▶ **Goal**:
Copy out every record below with complete accuracy.

▶ **The input**:

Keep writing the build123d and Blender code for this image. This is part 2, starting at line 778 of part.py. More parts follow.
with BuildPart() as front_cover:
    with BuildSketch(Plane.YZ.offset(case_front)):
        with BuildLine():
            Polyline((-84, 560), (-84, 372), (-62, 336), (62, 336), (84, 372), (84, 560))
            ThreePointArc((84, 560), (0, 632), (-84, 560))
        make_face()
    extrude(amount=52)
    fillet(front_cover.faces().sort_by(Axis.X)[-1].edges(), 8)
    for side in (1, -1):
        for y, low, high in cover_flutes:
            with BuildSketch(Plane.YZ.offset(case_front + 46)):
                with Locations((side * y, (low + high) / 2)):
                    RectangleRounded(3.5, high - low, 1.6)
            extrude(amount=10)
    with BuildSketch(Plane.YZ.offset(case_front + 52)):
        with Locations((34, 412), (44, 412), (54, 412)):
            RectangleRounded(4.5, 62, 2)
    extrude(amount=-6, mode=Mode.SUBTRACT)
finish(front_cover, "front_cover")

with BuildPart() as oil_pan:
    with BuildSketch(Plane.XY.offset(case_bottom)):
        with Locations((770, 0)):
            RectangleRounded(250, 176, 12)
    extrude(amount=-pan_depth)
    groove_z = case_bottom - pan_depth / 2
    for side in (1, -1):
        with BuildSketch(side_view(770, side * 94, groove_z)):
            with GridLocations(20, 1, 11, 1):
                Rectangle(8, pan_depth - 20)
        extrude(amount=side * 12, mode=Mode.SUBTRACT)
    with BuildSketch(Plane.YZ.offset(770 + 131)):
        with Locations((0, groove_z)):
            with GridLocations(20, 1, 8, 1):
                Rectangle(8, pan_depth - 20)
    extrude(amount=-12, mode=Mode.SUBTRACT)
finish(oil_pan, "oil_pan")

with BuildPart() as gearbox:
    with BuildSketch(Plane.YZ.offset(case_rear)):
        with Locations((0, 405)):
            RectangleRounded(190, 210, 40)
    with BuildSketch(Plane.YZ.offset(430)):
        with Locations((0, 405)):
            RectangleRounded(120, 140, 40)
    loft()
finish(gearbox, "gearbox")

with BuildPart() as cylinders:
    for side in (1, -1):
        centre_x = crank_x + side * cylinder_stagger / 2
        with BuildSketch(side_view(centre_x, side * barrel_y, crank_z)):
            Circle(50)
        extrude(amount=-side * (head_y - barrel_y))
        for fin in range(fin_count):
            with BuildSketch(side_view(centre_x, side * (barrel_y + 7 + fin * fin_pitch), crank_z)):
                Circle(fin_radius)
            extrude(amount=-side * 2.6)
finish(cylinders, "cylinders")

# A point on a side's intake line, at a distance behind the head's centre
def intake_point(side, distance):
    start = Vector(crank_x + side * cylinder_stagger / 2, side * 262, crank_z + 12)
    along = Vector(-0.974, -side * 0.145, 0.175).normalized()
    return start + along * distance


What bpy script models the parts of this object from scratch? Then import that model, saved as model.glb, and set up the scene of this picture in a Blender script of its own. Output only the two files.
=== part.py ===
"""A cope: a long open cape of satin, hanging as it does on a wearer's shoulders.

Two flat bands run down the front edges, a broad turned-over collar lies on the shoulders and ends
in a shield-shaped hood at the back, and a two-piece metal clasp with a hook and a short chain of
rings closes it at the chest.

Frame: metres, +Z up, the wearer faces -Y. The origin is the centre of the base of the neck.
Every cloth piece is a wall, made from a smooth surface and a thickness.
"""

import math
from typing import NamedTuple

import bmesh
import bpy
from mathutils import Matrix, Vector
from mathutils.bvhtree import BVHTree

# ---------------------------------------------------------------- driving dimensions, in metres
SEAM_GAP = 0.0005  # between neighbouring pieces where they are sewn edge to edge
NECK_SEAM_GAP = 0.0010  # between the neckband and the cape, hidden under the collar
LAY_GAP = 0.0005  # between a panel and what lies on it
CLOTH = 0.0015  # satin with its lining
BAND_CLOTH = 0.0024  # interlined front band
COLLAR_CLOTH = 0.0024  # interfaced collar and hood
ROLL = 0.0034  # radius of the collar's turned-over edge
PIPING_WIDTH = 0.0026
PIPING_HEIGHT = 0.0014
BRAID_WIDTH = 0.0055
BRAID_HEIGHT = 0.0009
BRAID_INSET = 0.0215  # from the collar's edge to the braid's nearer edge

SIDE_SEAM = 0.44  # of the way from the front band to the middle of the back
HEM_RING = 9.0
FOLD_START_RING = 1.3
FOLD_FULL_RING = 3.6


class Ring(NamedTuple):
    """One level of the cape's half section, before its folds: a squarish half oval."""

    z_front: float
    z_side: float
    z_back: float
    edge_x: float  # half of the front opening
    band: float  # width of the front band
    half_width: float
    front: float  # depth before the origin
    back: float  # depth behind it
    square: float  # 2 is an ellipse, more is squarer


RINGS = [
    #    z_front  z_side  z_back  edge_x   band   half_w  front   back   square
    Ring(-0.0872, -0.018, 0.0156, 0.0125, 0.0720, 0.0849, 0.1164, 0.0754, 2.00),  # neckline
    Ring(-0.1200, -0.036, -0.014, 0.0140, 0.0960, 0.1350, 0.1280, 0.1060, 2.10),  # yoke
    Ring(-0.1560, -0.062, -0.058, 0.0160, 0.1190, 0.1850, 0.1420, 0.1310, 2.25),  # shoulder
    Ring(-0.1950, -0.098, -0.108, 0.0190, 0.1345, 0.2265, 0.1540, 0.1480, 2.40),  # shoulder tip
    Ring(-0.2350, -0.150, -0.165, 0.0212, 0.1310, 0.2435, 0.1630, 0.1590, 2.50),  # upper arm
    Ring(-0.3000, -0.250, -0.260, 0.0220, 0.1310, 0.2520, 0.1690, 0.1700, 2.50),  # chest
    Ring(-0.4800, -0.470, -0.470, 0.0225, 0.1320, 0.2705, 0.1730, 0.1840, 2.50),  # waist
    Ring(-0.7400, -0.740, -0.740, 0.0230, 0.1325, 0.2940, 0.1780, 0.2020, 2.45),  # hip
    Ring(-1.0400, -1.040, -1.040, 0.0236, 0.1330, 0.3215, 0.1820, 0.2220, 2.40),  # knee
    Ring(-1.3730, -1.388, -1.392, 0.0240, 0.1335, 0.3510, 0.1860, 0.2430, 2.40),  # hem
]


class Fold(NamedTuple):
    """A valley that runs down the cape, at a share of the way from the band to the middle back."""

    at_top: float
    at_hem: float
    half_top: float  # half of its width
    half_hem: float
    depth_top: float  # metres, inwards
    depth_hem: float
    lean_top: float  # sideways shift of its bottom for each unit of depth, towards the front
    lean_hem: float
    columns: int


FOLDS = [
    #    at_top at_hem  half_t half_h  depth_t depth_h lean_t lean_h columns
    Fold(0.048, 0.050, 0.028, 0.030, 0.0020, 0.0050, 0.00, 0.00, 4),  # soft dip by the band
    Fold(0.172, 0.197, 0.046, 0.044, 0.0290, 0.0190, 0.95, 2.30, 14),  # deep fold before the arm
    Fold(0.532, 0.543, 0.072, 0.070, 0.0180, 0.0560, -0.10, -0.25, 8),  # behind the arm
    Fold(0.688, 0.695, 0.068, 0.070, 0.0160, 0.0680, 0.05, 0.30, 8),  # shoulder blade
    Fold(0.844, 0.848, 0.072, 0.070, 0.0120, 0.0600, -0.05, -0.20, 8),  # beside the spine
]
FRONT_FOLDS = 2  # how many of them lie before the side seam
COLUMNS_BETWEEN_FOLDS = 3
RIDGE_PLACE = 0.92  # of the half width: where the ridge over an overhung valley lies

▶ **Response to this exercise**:
Keep writing the build123d and Blender code for this image. This is part 2, starting at line 778 of part.py. More parts follow.
with BuildPart() as front_cover:
    with BuildSketch(Plane.YZ.offset(case_front)):
        with BuildLine():
            Polyline((-84, 560), (-84, 372), (-62, 336), (62, 336), (84, 372), (84, 560))
            ThreePointArc((84, 560), (0, 632), (-84, 560))
        make_face()
    extrude(amount=52)
    fillet(front_cover.faces().sort_by(Axis.X)[-1].edges(), 8)
    for side in (1, -1):
        for y, low, high in cover_flutes:
            with BuildSketch(Plane.YZ.offset(case_front + 46)):
                with Locations((side * y, (low + high) / 2)):
                    RectangleRounded(3.5, high - low, 1.6)
            extrude(amount=10)
    with BuildSketch(Plane.YZ.offset(case_front + 52)):
        with Locations((34, 412), (44, 412), (54, 412)):
            RectangleRounded(4.5, 62, 2)
    extrude(amount=-6, mode=Mode.SUBTRACT)
finish(front_cover, "front_cover")

with BuildPart() as oil_pan:
    with BuildSketch(Plane.XY.offset(case_bottom)):
        with Locations((770, 0)):
            RectangleRounded(250, 176, 12)
    extrude(amount=-pan_depth)
    groove_z = case_bottom - pan_depth / 2
    for side in (1, -1):
        with BuildSketch(side_view(770, side * 94, groove_z)):
            with GridLocations(20, 1, 11, 1):
                Rectangle(8, pan_depth - 20)
        extrude(amount=side * 12, mode=Mode.SUBTRACT)
    with BuildSketch(Plane.YZ.offset(770 + 131)):
        with Locations((0, groove_z)):
            with GridLocations(20, 1, 8, 1):
                Rectangle(8, pan_depth - 20)
    extrude(amount=-12, mode=Mode.SUBTRACT)
finish(oil_pan, "oil_pan")

with BuildPart() as gearbox:
    with BuildSketch(Plane.YZ.offset(case_rear)):
        with Locations((0, 405)):
            RectangleRounded(190, 210, 40)
    with BuildSketch(Plane.YZ.offset(430)):
        with Locations((0, 405)):
            RectangleRounded(120, 140, 40)
    loft()
finish(gearbox, "gearbox")

with BuildPart() as cylinders:
    for side in (1, -1):
        centre_x = crank_x + side * cylinder_stagger / 2
        with BuildSketch(side_view(centre_x, side * barrel_y, crank_z)):
            Circle(50)
        extrude(amount=-side * (head_y - barrel_y))
        for fin in range(fin_count):
            with BuildSketch(side_view(centre_x, side * (barrel_y + 7 + fin * fin_pitch), crank_z)):
                Circle(fin_radius)
            extrude(amount=-side * 2.6)
finish(cylinders, "cylinders")

# A point on a side's intake line, at a distance behind the head's centre
def intake_point(side, distance):
    start = Vector(crank_x + side * cylinder_stagger / 2, side * 262, crank_z + 12)
    along = Vector(-0.974, -side * 0.145, 0.175).normalized()
    return start + along * distance


What bpy script models the parts of this object from scratch? Then import that model, saved as model.glb, and set up the scene of this picture in a Blender script of its own. Output only the two files.
=== part.py ===
"""A cope: a long open cape of satin, hanging as it does on a wearer's shoulders.

Two flat bands run down the front edges, a broad turned-over collar lies on the shoulders and ends
in a shield-shaped hood at the back, and a two-piece metal clasp with a hook and a short chain of
rings closes it at the chest.

Frame: metres, +Z up, the wearer faces -Y. The origin is the centre of the base of the neck.
Every cloth piece is a wall, made from a smooth surface and a thickness.
"""

import math
from typing import NamedTuple

import bmesh
import bpy
from mathutils import Matrix, Vector
from mathutils.bvhtree import BVHTree

# ---------------------------------------------------------------- driving dimensions, in metres
SEAM_GAP = 0.0005  # between neighbouring pieces where they are sewn edge to edge
NECK_SEAM_GAP = 0.0010  # between the neckband and the cape, hidden under the collar
LAY_GAP = 0.0005  # between a panel and what lies on it
CLOTH = 0.0015  # satin with its lining
BAND_CLOTH = 0.0024  # interlined front band
COLLAR_CLOTH = 0.0024  # interfaced collar and hood
ROLL = 0.0034  # radius of the collar's turned-over edge
PIPING_WIDTH = 0.0026
PIPING_HEIGHT = 0.0014
BRAID_WIDTH = 0.0055
BRAID_HEIGHT = 0.0009
BRAID_INSET = 0.0215  # from the collar's edge to the braid's nearer edge

SIDE_SEAM = 0.44  # of the way from the front band to the middle of the back
HEM_RING = 9.0
FOLD_START_RING = 1.3
FOLD_FULL_RING = 3.6


class Ring(NamedTuple):
    """One level of the cape's half section, before its folds: a squarish half oval."""

    z_front: float
    z_side: float
    z_back: float
    edge_x: float  # half of the front opening
    band: float  # width of the front band
    half_width: float
    front: float  # depth before the origin
    back: float  # depth behind it
    square: float  # 2 is an ellipse, more is squarer


RINGS = [
    #    z_front  z_side  z_back  edge_x   band   half_w  front   back   square
    Ring(-0.0872, -0.018, 0.0156, 0.0125, 0.0720, 0.0849, 0.1164, 0.0754, 2.00),  # neckline
    Ring(-0.1200, -0.036, -0.014, 0.0140, 0.0960, 0.1350, 0.1280, 0.1060, 2.10),  # yoke
    Ring(-0.1560, -0.062, -0.058, 0.0160, 0.1190, 0.1850, 0.1420, 0.1310, 2.25),  # shoulder
    Ring(-0.1950, -0.098, -0.108, 0.0190, 0.1345, 0.2265, 0.1540, 0.1480, 2.40),  # shoulder tip
    Ring(-0.2350, -0.150, -0.165, 0.0212, 0.1310, 0.2435, 0.1630, 0.1590, 2.50),  # upper arm
    Ring(-0.3000, -0.250, -0.260, 0.0220, 0.1310, 0.2520, 0.1690, 0.1700, 2.50),  # chest
    Ring(-0.4800, -0.470, -0.470, 0.0225, 0.1320, 0.2705, 0.1730, 0.1840, 2.50),  # waist
    Ring(-0.7400, -0.740, -0.740, 0.0230, 0.1325, 0.2940, 0.1780, 0.2020, 2.45),  # hip
    Ring(-1.0400, -1.040, -1.040, 0.0236, 0.1330, 0.3215, 0.1820, 0.2220, 2.40),  # knee
    Ring(-1.3730, -1.388, -1.392, 0.0240, 0.1335, 0.3510, 0.1860, 0.2430, 2.40),  # hem
]


class Fold(NamedTuple):
    """A valley that runs down the cape, at a share of the way from the band to the middle back."""

    at_top: float
    at_hem: float
    half_top: float  # half of its width
    half_hem: float
    depth_top: float  # metres, inwards
    depth_hem: float
    lean_top: float  # sideways shift of its bottom for each unit of depth, towards the front
    lean_hem: float
    columns: int


FOLDS = [
    #    at_top at_hem  half_t half_h  depth_t depth_h lean_t lean_h columns
    Fold(0.048, 0.050, 0.028, 0.030, 0.0020, 0.0050, 0.00, 0.00, 4),  # soft dip by the band
    Fold(0.172, 0.197, 0.046, 0.044, 0.0290, 0.0190, 0.95, 2.30, 14),  # deep fold before the arm
    Fold(0.532, 0.543, 0.072, 0.070, 0.0180, 0.0560, -0.10, -0.25, 8),  # behind the arm
    Fold(0.688, 0.695, 0.068, 0.070, 0.0160, 0.0680, 0.05, 0.30, 8),  # shoulder blade
    Fold(0.844, 0.848, 0.072, 0.070, 0.0120, 0.0600, -0.05, -0.20, 8),  # beside the spine
]
FRONT_FOLDS = 2  # how many of them lie before the side seam
COLUMNS_BETWEEN_FOLDS = 3
RIDGE_PLACE = 0.92  # of the half width: where the ridge over an overhung valley lies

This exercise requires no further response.